- **Stated exercise**
Using the data below, gather each line that includes the word "bending".

[Rows from an object dataset]
=-=-=-=-=
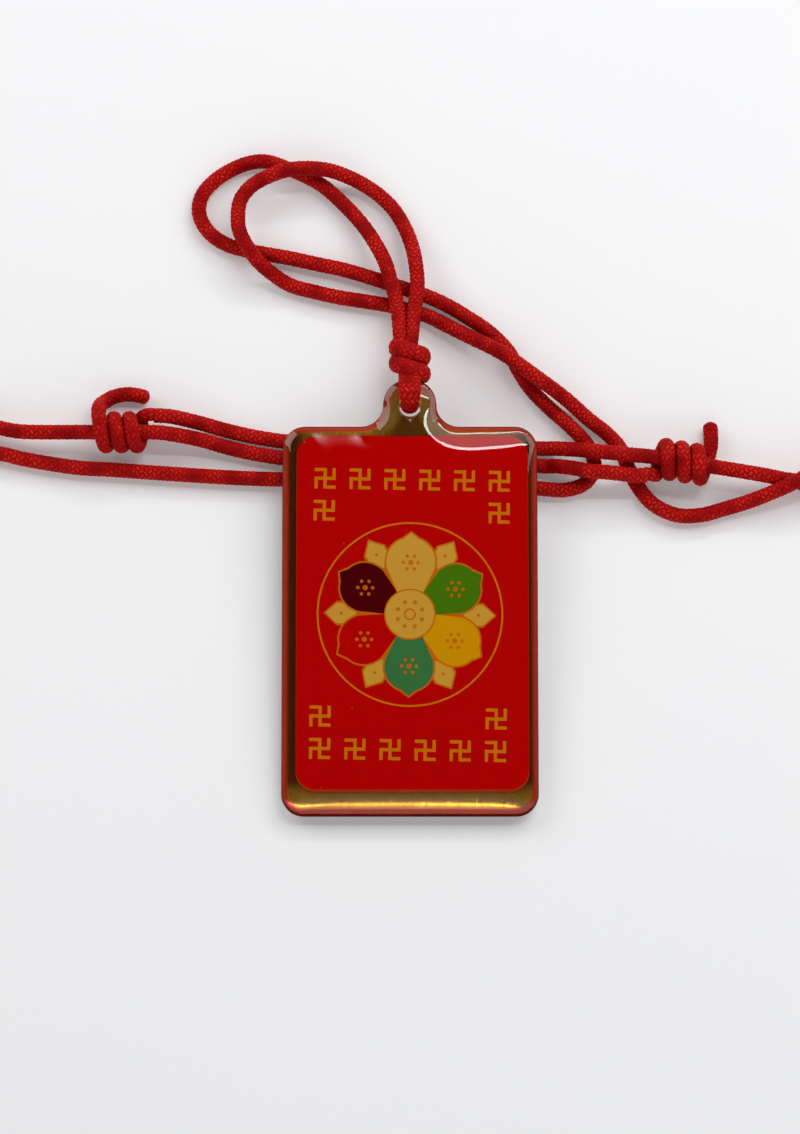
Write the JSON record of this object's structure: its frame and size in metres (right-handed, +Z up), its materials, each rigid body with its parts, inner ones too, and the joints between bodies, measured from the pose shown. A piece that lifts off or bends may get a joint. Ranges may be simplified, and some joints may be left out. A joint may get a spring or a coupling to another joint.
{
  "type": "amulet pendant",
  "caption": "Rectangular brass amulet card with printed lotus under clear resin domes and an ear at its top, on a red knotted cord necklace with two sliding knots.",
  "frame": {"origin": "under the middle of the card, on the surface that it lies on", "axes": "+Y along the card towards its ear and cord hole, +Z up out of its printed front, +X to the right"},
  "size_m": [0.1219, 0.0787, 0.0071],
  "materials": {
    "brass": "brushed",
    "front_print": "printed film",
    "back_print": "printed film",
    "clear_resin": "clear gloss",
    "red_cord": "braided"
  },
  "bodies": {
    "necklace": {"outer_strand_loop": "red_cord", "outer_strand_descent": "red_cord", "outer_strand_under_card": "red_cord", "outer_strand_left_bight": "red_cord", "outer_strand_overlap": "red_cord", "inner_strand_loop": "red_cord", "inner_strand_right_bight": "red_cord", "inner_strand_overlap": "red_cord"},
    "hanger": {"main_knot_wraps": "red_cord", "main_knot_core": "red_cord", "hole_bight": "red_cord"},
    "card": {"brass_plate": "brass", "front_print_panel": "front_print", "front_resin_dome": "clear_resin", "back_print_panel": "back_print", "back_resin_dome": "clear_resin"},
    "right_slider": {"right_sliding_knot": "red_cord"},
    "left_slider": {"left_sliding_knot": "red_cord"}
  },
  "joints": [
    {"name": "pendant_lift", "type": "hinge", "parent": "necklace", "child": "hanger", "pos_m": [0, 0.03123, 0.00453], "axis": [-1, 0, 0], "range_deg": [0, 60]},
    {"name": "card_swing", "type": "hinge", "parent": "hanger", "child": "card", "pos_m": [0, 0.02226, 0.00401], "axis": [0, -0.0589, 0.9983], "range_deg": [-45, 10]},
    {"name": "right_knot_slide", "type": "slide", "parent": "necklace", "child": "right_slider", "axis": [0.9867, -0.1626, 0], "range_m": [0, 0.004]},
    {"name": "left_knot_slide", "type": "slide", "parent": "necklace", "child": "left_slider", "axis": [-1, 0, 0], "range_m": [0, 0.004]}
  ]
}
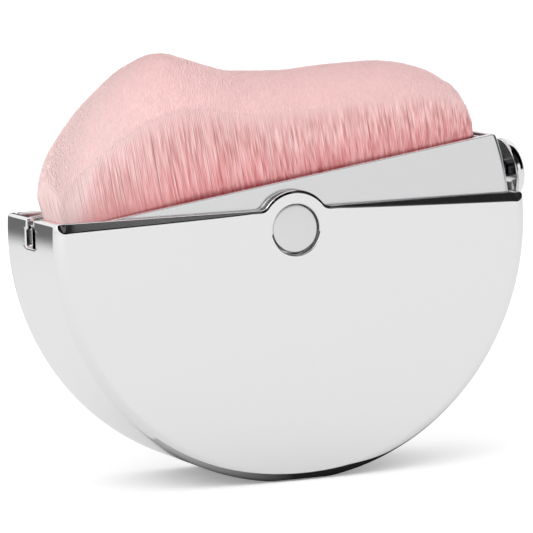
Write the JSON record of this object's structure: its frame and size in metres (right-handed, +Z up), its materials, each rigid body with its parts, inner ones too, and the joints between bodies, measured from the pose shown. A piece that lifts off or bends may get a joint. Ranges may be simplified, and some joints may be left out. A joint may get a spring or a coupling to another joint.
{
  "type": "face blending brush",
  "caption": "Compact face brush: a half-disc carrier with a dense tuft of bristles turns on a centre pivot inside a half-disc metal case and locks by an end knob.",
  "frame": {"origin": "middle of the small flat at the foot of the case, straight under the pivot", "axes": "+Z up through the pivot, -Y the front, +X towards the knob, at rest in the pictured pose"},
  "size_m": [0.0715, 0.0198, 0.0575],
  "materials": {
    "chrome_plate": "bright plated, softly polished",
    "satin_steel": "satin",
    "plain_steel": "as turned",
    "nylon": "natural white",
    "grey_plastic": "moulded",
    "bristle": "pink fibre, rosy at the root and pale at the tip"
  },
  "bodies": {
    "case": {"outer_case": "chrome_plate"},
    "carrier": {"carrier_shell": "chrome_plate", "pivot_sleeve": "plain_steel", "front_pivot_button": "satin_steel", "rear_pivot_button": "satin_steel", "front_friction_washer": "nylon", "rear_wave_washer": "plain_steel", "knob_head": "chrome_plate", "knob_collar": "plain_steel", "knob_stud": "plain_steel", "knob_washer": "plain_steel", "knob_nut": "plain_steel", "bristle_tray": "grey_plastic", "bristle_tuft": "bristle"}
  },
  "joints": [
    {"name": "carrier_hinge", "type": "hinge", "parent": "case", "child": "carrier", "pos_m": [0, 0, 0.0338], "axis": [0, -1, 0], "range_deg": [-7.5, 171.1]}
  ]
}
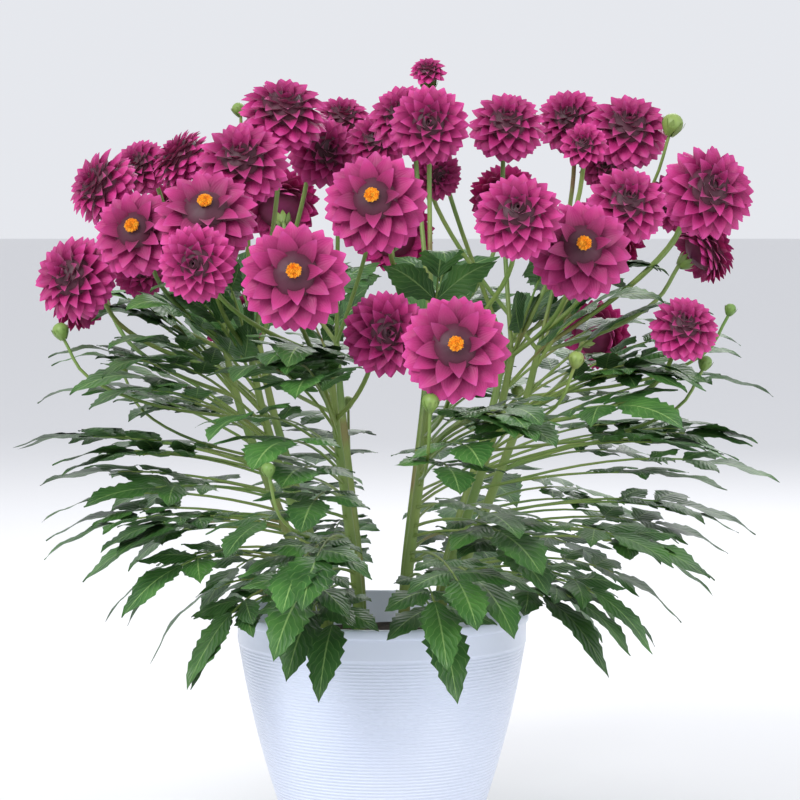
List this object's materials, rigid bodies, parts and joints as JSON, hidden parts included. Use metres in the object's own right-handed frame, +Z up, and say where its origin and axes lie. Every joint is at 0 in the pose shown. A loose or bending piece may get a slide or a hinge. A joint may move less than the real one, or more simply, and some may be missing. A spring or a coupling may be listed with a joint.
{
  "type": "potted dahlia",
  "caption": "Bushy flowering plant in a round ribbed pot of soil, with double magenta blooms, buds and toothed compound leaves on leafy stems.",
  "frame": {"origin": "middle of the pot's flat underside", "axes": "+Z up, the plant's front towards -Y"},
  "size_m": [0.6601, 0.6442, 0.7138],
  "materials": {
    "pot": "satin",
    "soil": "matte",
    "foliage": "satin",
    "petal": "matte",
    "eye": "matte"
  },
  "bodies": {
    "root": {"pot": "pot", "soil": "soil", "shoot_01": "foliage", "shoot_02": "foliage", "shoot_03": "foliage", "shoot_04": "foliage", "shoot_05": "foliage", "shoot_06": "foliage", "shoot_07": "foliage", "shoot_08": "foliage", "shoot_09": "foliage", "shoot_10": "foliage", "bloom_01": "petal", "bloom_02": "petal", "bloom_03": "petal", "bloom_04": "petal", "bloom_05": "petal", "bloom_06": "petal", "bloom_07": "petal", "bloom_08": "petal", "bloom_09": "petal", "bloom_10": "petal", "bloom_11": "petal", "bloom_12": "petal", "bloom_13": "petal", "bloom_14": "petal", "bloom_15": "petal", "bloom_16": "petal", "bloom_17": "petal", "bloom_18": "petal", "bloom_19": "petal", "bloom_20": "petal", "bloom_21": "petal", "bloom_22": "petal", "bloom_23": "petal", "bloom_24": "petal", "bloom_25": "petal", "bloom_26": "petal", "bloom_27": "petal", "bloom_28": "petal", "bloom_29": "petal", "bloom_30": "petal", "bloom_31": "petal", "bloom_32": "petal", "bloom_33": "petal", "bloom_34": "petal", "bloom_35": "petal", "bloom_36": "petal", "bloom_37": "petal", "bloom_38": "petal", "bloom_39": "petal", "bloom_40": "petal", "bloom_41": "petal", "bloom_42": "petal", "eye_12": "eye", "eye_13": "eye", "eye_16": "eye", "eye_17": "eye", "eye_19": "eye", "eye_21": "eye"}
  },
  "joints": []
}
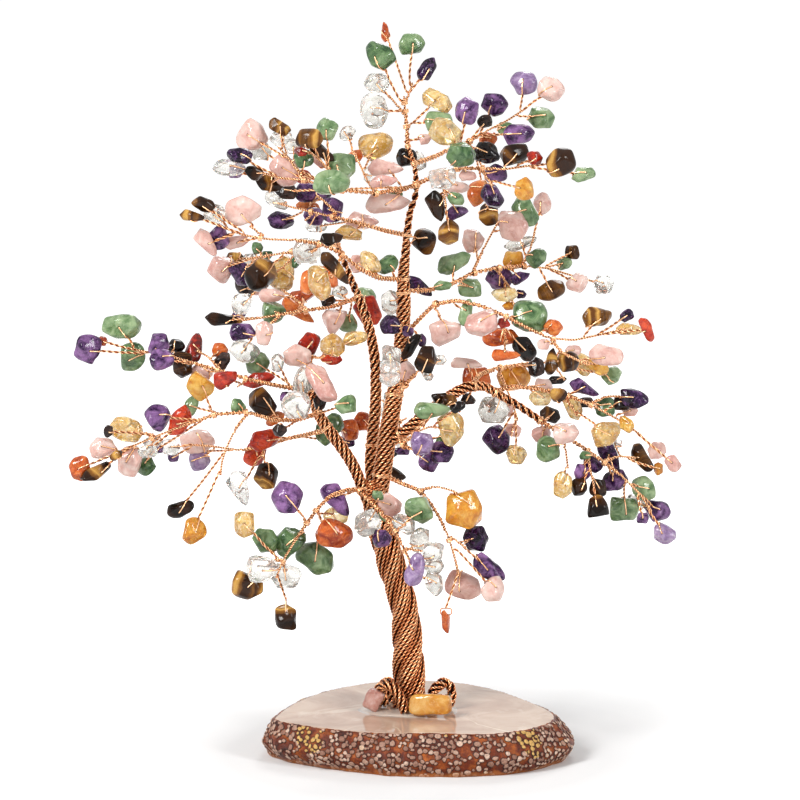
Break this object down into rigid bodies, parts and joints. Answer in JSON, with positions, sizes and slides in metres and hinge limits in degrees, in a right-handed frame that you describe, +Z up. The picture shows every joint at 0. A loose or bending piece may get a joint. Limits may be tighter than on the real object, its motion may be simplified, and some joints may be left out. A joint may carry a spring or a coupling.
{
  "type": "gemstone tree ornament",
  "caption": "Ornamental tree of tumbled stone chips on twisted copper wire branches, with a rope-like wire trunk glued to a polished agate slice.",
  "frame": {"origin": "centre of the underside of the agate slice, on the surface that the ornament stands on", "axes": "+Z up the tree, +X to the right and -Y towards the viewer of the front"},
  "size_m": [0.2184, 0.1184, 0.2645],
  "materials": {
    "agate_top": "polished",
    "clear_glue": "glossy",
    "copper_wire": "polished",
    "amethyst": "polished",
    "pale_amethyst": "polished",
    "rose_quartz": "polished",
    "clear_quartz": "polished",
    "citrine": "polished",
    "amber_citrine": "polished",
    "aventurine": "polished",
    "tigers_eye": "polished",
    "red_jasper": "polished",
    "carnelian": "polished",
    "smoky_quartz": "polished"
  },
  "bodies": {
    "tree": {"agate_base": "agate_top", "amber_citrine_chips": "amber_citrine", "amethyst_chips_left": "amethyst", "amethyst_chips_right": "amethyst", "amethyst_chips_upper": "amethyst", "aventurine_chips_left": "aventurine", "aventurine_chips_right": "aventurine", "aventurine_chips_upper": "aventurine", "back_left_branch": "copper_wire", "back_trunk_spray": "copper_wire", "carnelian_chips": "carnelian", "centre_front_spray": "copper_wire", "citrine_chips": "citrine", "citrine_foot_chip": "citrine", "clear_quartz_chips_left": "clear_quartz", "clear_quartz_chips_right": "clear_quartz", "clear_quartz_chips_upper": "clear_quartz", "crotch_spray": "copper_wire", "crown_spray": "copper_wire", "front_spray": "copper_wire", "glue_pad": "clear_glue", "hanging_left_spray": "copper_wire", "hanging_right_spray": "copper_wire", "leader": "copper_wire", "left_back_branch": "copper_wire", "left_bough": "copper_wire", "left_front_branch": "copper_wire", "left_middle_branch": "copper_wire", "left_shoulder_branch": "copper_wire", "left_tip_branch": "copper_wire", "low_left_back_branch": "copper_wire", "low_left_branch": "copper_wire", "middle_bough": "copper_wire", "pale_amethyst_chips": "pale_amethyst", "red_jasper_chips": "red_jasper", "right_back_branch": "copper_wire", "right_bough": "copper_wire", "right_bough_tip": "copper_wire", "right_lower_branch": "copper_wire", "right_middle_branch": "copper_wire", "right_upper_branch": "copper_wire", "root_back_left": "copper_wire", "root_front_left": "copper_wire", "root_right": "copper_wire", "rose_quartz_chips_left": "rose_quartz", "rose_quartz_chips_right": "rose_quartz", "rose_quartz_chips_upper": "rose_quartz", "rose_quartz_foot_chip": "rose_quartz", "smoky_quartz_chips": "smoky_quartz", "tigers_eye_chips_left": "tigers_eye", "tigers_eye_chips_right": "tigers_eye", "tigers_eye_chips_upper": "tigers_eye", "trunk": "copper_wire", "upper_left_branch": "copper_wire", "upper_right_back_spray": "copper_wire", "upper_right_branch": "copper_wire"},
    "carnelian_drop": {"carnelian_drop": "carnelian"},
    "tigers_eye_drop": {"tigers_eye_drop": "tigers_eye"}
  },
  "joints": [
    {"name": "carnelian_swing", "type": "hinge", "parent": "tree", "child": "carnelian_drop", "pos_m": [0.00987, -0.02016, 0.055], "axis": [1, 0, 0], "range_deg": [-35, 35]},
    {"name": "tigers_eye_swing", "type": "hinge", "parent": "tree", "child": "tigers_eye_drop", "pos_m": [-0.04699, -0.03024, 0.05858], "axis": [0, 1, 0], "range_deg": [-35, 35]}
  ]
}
=-=-=-=-=
- **Solution to the exercise**
List this object's materials, rigid bodies, parts and joints as JSON, hidden parts included. Use metres in the object's own right-handed frame, +Z up, and say where its origin and axes lie. Every joint is at 0 in the pose shown. A loose or bending piece may get a slide or a hinge. A joint may move less than the real one, or more simply, and some may be missing. A spring or a coupling may be listed with a joint.
Break this object down into rigid bodies, parts and joints. Answer in JSON, with positions, sizes and slides in metres and hinge limits in degrees, in a right-handed frame that you describe, +Z up. The picture shows every joint at 0. A loose or bending piece may get a joint. Limits may be tighter than on the real object, its motion may be simplified, and some joints may be left out. A joint may carry a spring or a coupling.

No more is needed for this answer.